Santa Rosa Beach / Pensacola
Why: Beautiful beaches
Best for Whom: Families or anyone
The beautiful Emerald Coast offers another group of beaches that make our list. There’s several layers of waterfront near Pensacola city due to barrier islands and peninsulas. Gulf Islands National Seashore has a strip of gorgeous beaches. Pensacola Beach has both a gulf-facing side and a sound side.
The latter is great for small children. Pensacola often has surfable waves. To go kiteboarding, Chicken bone beach is popular. Topsail Hill Preserve State Park also has three miles of secluded beaches and a variety of activities for those inclined to spend time in nature.
If you get restless or sunburnt, head into the city of Pensacola. It has more than the usual coastal-Florida-city offerings. Several museums, a historic district and military history sights can stimulate your mind and cultural senses. Pensacola is home to the National Naval Aviation Museum. Overall, Pensacola and its beaches are delightful for several days for most tastes. This area is also subject to red tide.
Why: Luxury and ambiance
Best for Whom: Romantics, seniors, golfers & shoppers
If you want to feast your eyes on more than just clear water and sand, luxurious Naples has views and style infused in every aspect of the city. It loves being likened to Naples, Italy and other fancy coastal towns along the Med.

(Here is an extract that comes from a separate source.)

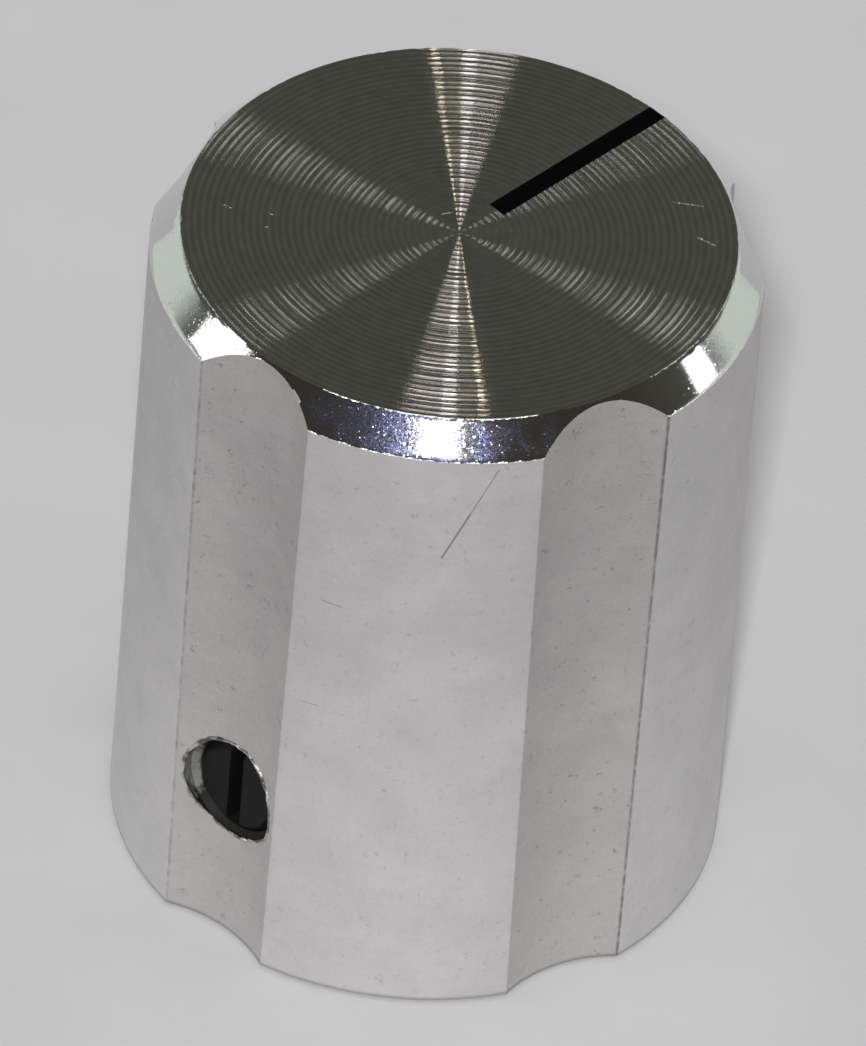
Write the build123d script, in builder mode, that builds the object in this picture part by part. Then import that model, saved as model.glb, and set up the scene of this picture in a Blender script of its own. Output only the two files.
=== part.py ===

With upscale restaurants, high-end shopping and primo year-round golfing, it’s sometimes considered a relaxing playground for the wealthy. Despite its reputation, Naples isn’t just for seniors or the rich.
Young people will enjoy breweries and a new food truck park. You needn’t be so “pinky-out” to go parasailing, jet skiing, tubing, paddleboarding or kayaking. It’s easy to reach the northwest arm of Everglades National Park from Naples. It’s less frequented than the eastern side.
There you can spot alligators and other wildlife. A trip to beautiful Marco Island is another natural option from Naples. As romantic as it may be, red tide could potentially show up in Naples so be sure to check up on it.